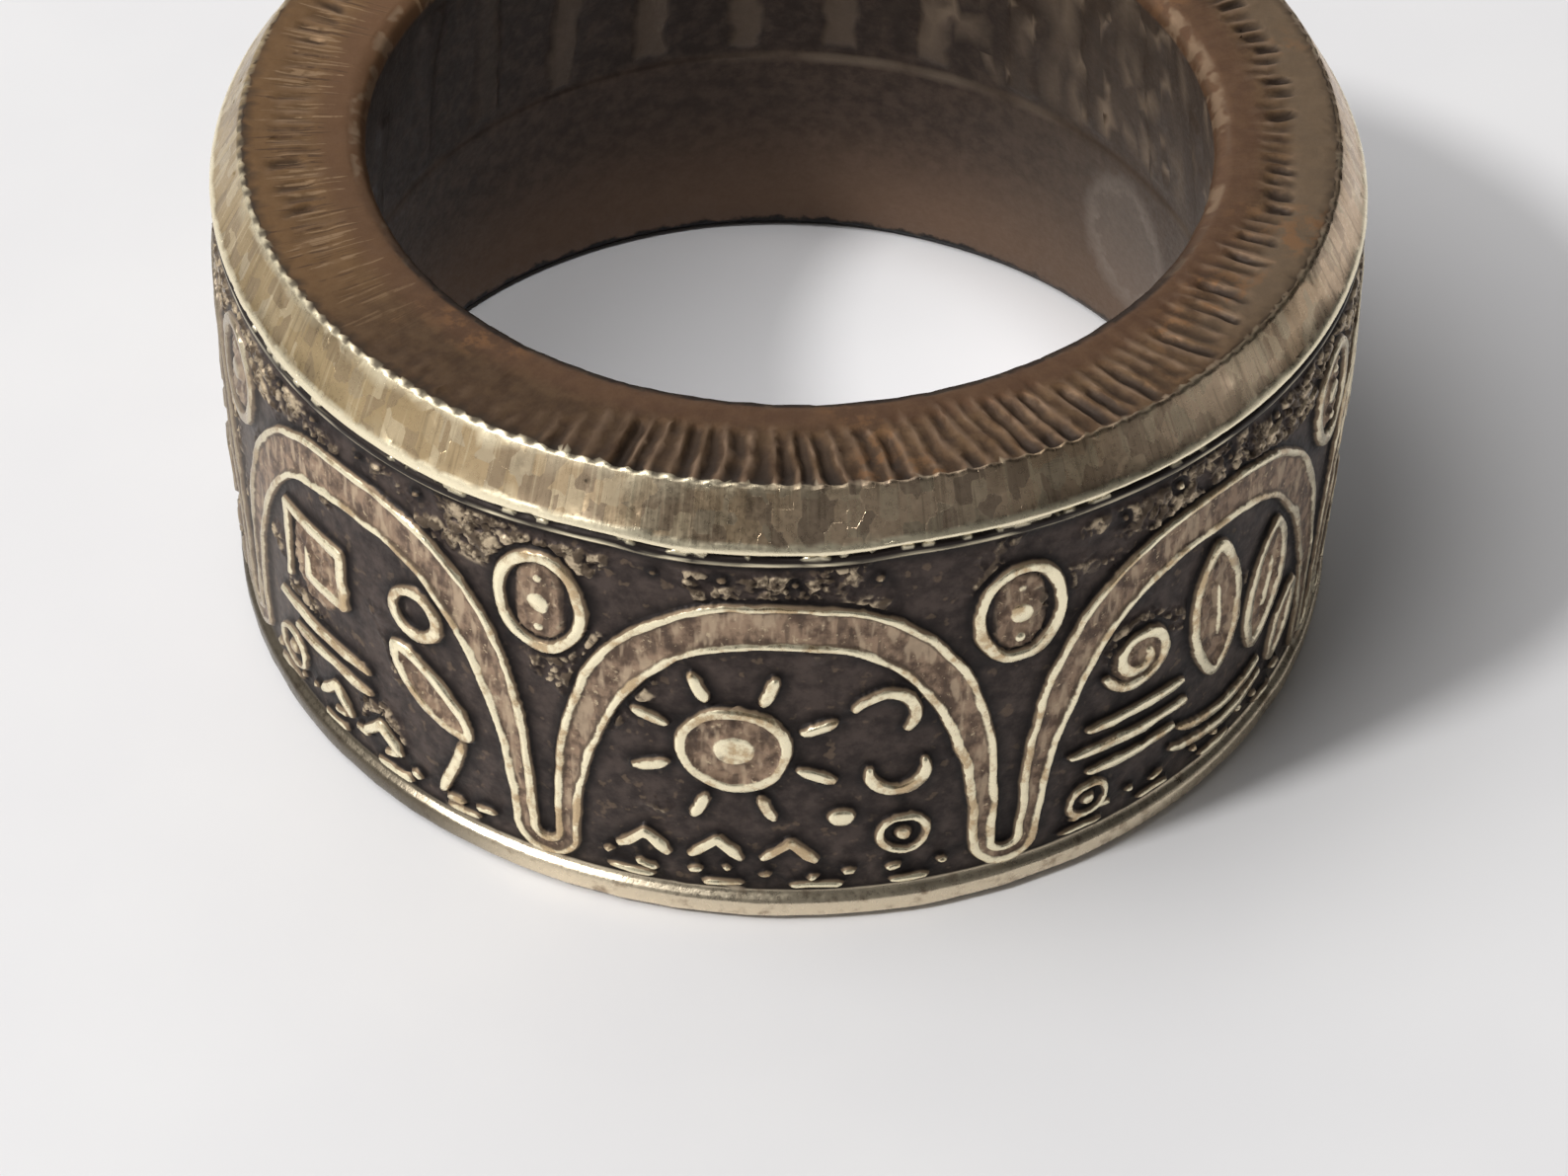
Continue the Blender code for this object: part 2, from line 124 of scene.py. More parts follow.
def section_rows():
    """Points of the closed section as (radius, height, zone, share of the way through its zone)."""
    round_low = BAND_HEIGHT - FACE_DISH - INNER_ROUND
    face_inner = (hollow_radius(round_low) + INNER_ROUND, BAND_HEIGHT - FACE_DISH)
    half_way = INNER_ROUND * math.sqrt(0.5)
    round_middle = (face_inner[0] - half_way, round_low + half_way)
    step_low = (hollow_radius(HOLLOW_STEP_HEIGHT), HOLLOW_STEP_HEIGHT)
    step_high = (step_low[0] + HOLLOW_STEP, HOLLOW_STEP_HEIGHT + HOLLOW_STEP)
    round_start = (hollow_radius(round_low), round_low)
    # zone, rows up to the next corner, corner where the stretch starts
    corners = [
        (ROUND, 3, round_start),
        (ROUND, 3, round_middle),
        (FACE, 34, face_inner),
        (BEVEL, 24, (FACE_RADIUS, BAND_HEIGHT)),
        (BORDER, 4, (BEVEL_FOOT_RADIUS, BEVEL_FOOT)),
        (BORDER, 4, (BEVEL_FOOT_RADIUS - GROOVE_DEPTH, BEVEL_FOOT - GROOVE_WIDTH / 2.0)),
        (BORDER, 4, (BEVEL_FOOT_RADIUS, BEVEL_FOOT - GROOVE_WIDTH)),
        (BORDER, 4, (BEVEL_FOOT_RADIUS, BEVEL_FOOT - GROOVE_WIDTH - RIDGE_WIDTH)),
        (WALL, 164, (wall_radius(FIELD_TOP), FIELD_TOP)),
        (RIM, 3, (wall_radius(FIELD_FOOT), FIELD_FOOT)),
        (RIM, 6, (RIM_RADIUS, RIM_HEIGHT)),
        (RIM, 3, (RIM_RADIUS, RIM_CHAMFER)),
        (BASE, 8, (RIM_RADIUS - RIM_CHAMFER, 0.0)),
        (HOLLOW, 26, (HOLLOW_FOOT_RADIUS, 0.0)),
        (HOLLOW, 2, step_low),
        (HOLLOW, 44, step_high),
    ]
    rows = []
    for stretch, (zone, count, start) in enumerate(corners):
        end = corners[(stretch + 1) % len(corners)][2]
        for row in range(count):
            share = row / count
            height = start[1] + (end[1] - start[1]) * share
            radius = start[0] + (end[0] - start[0]) * share
            if zone == WALL:
                radius = wall_radius(height)
            if zone == BORDER:
                share = (BEVEL_FOOT - height) / (BEVEL_FOOT - FIELD_TOP)
            rows.append((radius, height, zone, share))
    return rows


def softened(rows):
    """Round every corner of the section a little, but keep the base flat on the table."""
    smooth = []
    for index, (radius, height, zone, share) in enumerate(rows):
        before = rows[index - 1]
        after = rows[(index + 1) % len(rows)]
        radius = (before[0] + 2.0 * radius + after[0]) / 4.0
        if zone != BASE:
            height = (before[1] + 2.0 * height + after[1]) / 4.0
        smooth.append((radius, height, zone, share))
    return smooth


def point_cloud_object(name, points, values, edges=()):
    """A mesh of bare points or lines, with named numbers on its points, as material for the tree."""
    mesh = bpy.data.meshes.new(name)
    mesh.from_pydata(points, edges, [])
    for label, numbers in values.items():
        mesh.attributes.new(label, "FLOAT", "POINT").data.foreach_set("value", numbers)
    return in_scene(name, mesh)


rows = softened(section_rows())
leans = []
for index in range(len(rows)):
    before = rows[index - 1]
    after = rows[(index + 1) % len(rows)]
    along = Vector((after[0] - before[0], after[1] - before[1])).normalized()
    leans.append((-along.y, along.x))
SECTION_LABELS = ("radius", "height", "zone", "share", "lean_out", "lean_up")
section_columns = zip(*(row + lean for row, lean in zip(rows, leans)))
section = point_cloud_object(
    "section",
    [(radius, 0.0, height) for radius, height, zone, share in rows],
    dict(zip(SECTION_LABELS, section_columns)),
)


# The struck ornament, as lines on the wall
# A ribbon runs round the coin in tall arches, with plain old figures inside them: leaves, frets,
# volutes, wheels, beads and bars, four kinds of arch in turn. Between two arches is an oval.
ARCH_COUNT = 8
ARCH_KINDS = 4
ARCH_PITCH = 2.0 * math.pi * BELLY_RADIUS / ARCH_COUNT
RIBBON_WIDTH_CROWN = 0.0013
RIBBON_WIDTH_FOOT = 0.00066
FOOT_BEND_RADIUS = 0.00055
LINE_WIDTH = 0.00038
FINE_LINE_WIDTH = 0.00027
ARCH_SPRING_SHARE = 0.1
ARCH_CROWN_SHARE = 0.835
SIDE_ROUNDING = 2.0 / 2.7
CROWN_ROUNDING = 2.0 / 2.2
DASH_UP_SHARE = 0.035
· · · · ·
Copy all of the data exactly.

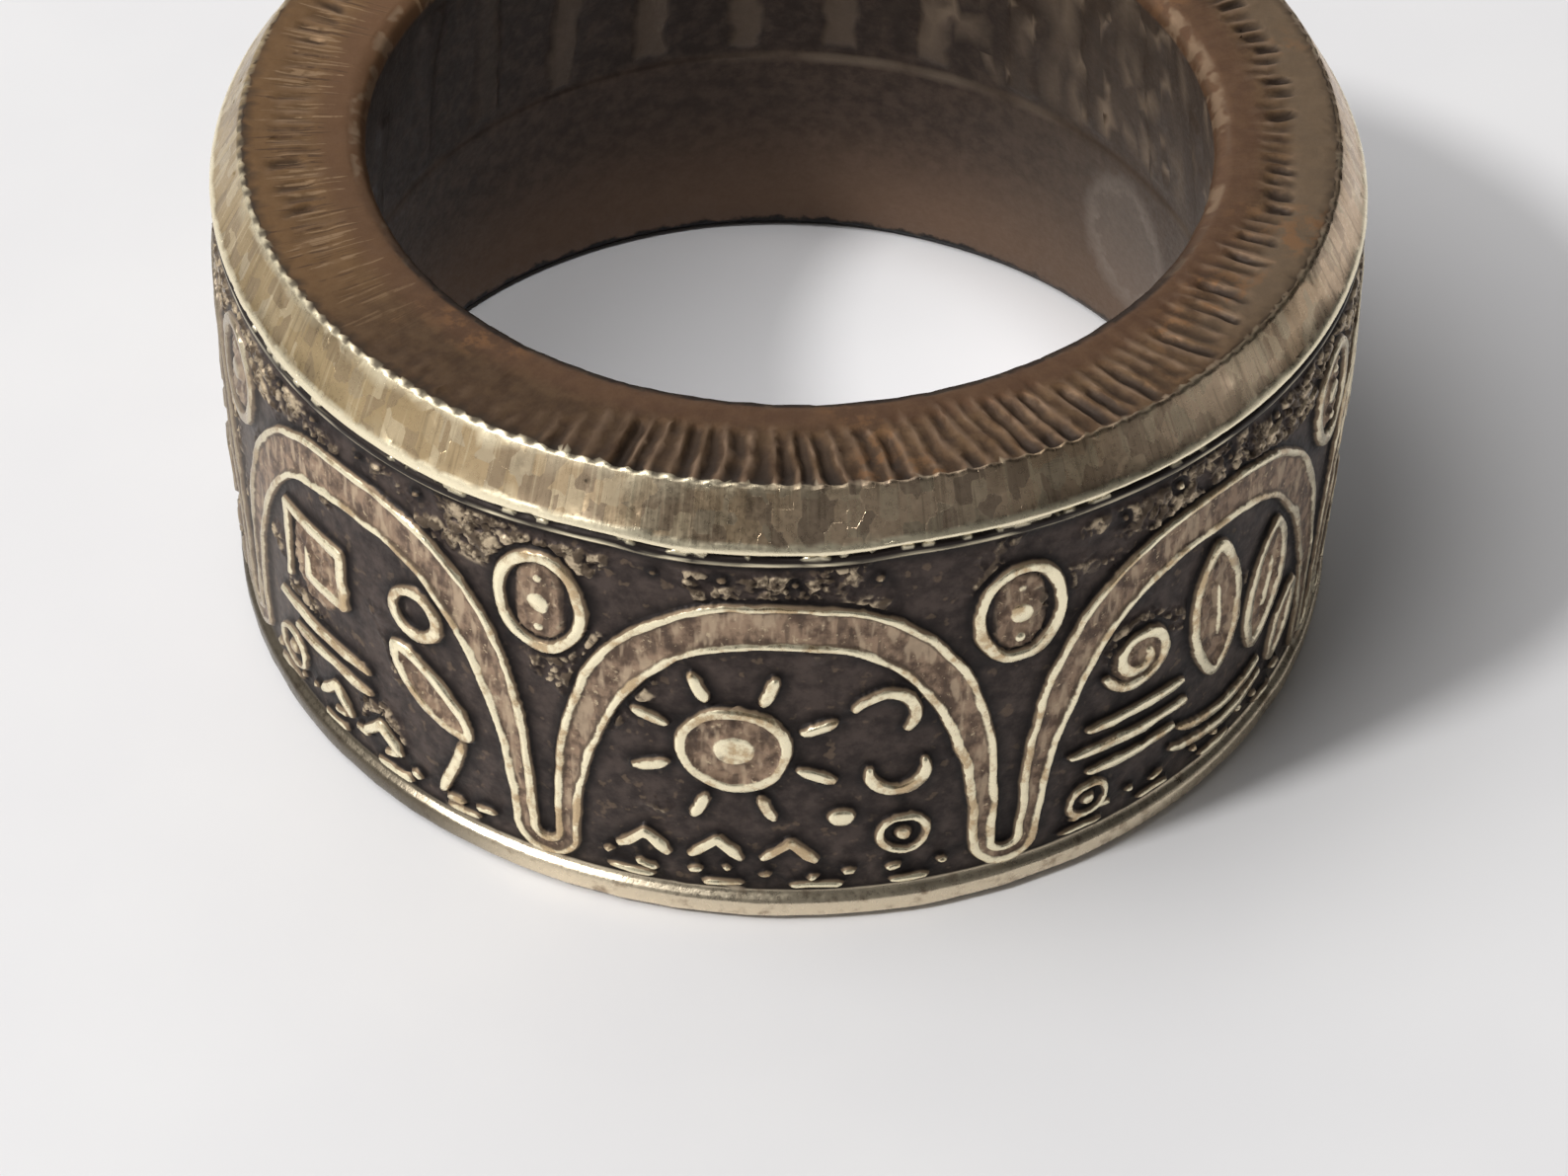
Continue the Blender code for this object: part 2, from line 124 of scene.py. More parts follow.
def section_rows():
    """Points of the closed section as (radius, height, zone, share of the way through its zone)."""
    round_low = BAND_HEIGHT - FACE_DISH - INNER_ROUND
    face_inner = (hollow_radius(round_low) + INNER_ROUND, BAND_HEIGHT - FACE_DISH)
    half_way = INNER_ROUND * math.sqrt(0.5)
    round_middle = (face_inner[0] - half_way, round_low + half_way)
    step_low = (hollow_radius(HOLLOW_STEP_HEIGHT), HOLLOW_STEP_HEIGHT)
    step_high = (step_low[0] + HOLLOW_STEP, HOLLOW_STEP_HEIGHT + HOLLOW_STEP)
    round_start = (hollow_radius(round_low), round_low)
    # zone, rows up to the next corner, corner where the stretch starts
    corners = [
        (ROUND, 3, round_start),
        (ROUND, 3, round_middle),
        (FACE, 34, face_inner),
        (BEVEL, 24, (FACE_RADIUS, BAND_HEIGHT)),
        (BORDER, 4, (BEVEL_FOOT_RADIUS, BEVEL_FOOT)),
        (BORDER, 4, (BEVEL_FOOT_RADIUS - GROOVE_DEPTH, BEVEL_FOOT - GROOVE_WIDTH / 2.0)),
        (BORDER, 4, (BEVEL_FOOT_RADIUS, BEVEL_FOOT - GROOVE_WIDTH)),
        (BORDER, 4, (BEVEL_FOOT_RADIUS, BEVEL_FOOT - GROOVE_WIDTH - RIDGE_WIDTH)),
        (WALL, 164, (wall_radius(FIELD_TOP), FIELD_TOP)),
        (RIM, 3, (wall_radius(FIELD_FOOT), FIELD_FOOT)),
        (RIM, 6, (RIM_RADIUS, RIM_HEIGHT)),
        (RIM, 3, (RIM_RADIUS, RIM_CHAMFER)),
        (BASE, 8, (RIM_RADIUS - RIM_CHAMFER, 0.0)),
        (HOLLOW, 26, (HOLLOW_FOOT_RADIUS, 0.0)),
        (HOLLOW, 2, step_low),
        (HOLLOW, 44, step_high),
    ]
    rows = []
    for stretch, (zone, count, start) in enumerate(corners):
        end = corners[(stretch + 1) % len(corners)][2]
        for row in range(count):
            share = row / count
            height = start[1] + (end[1] - start[1]) * share
            radius = start[0] + (end[0] - start[0]) * share
            if zone == WALL:
                radius = wall_radius(height)
            if zone == BORDER:
                share = (BEVEL_FOOT - height) / (BEVEL_FOOT - FIELD_TOP)
            rows.append((radius, height, zone, share))
    return rows


def softened(rows):
    """Round every corner of the section a little, but keep the base flat on the table."""
    smooth = []
    for index, (radius, height, zone, share) in enumerate(rows):
        before = rows[index - 1]
        after = rows[(index + 1) % len(rows)]
        radius = (before[0] + 2.0 * radius + after[0]) / 4.0
        if zone != BASE:
            height = (before[1] + 2.0 * height + after[1]) / 4.0
        smooth.append((radius, height, zone, share))
    return smooth


def point_cloud_object(name, points, values, edges=()):
    """A mesh of bare points or lines, with named numbers on its points, as material for the tree."""
    mesh = bpy.data.meshes.new(name)
    mesh.from_pydata(points, edges, [])
    for label, numbers in values.items():
        mesh.attributes.new(label, "FLOAT", "POINT").data.foreach_set("value", numbers)
    return in_scene(name, mesh)


rows = softened(section_rows())
leans = []
for index in range(len(rows)):
    before = rows[index - 1]
    after = rows[(index + 1) % len(rows)]
    along = Vector((after[0] - before[0], after[1] - before[1])).normalized()
    leans.append((-along.y, along.x))
SECTION_LABELS = ("radius", "height", "zone", "share", "lean_out", "lean_up")
section_columns = zip(*(row + lean for row, lean in zip(rows, leans)))
section = point_cloud_object(
    "section",
    [(radius, 0.0, height) for radius, height, zone, share in rows],
    dict(zip(SECTION_LABELS, section_columns)),
)


# The struck ornament, as lines on the wall
# A ribbon runs round the coin in tall arches, with plain old figures inside them: leaves, frets,
# volutes, wheels, beads and bars, four kinds of arch in turn. Between two arches is an oval.
ARCH_COUNT = 8
ARCH_KINDS = 4
ARCH_PITCH = 2.0 * math.pi * BELLY_RADIUS / ARCH_COUNT
RIBBON_WIDTH_CROWN = 0.0013
RIBBON_WIDTH_FOOT = 0.00066
FOOT_BEND_RADIUS = 0.00055
LINE_WIDTH = 0.00038
FINE_LINE_WIDTH = 0.00027
ARCH_SPRING_SHARE = 0.1
ARCH_CROWN_SHARE = 0.835
SIDE_ROUNDING = 2.0 / 2.7
CROWN_ROUNDING = 2.0 / 2.2
DASH_UP_SHARE = 0.035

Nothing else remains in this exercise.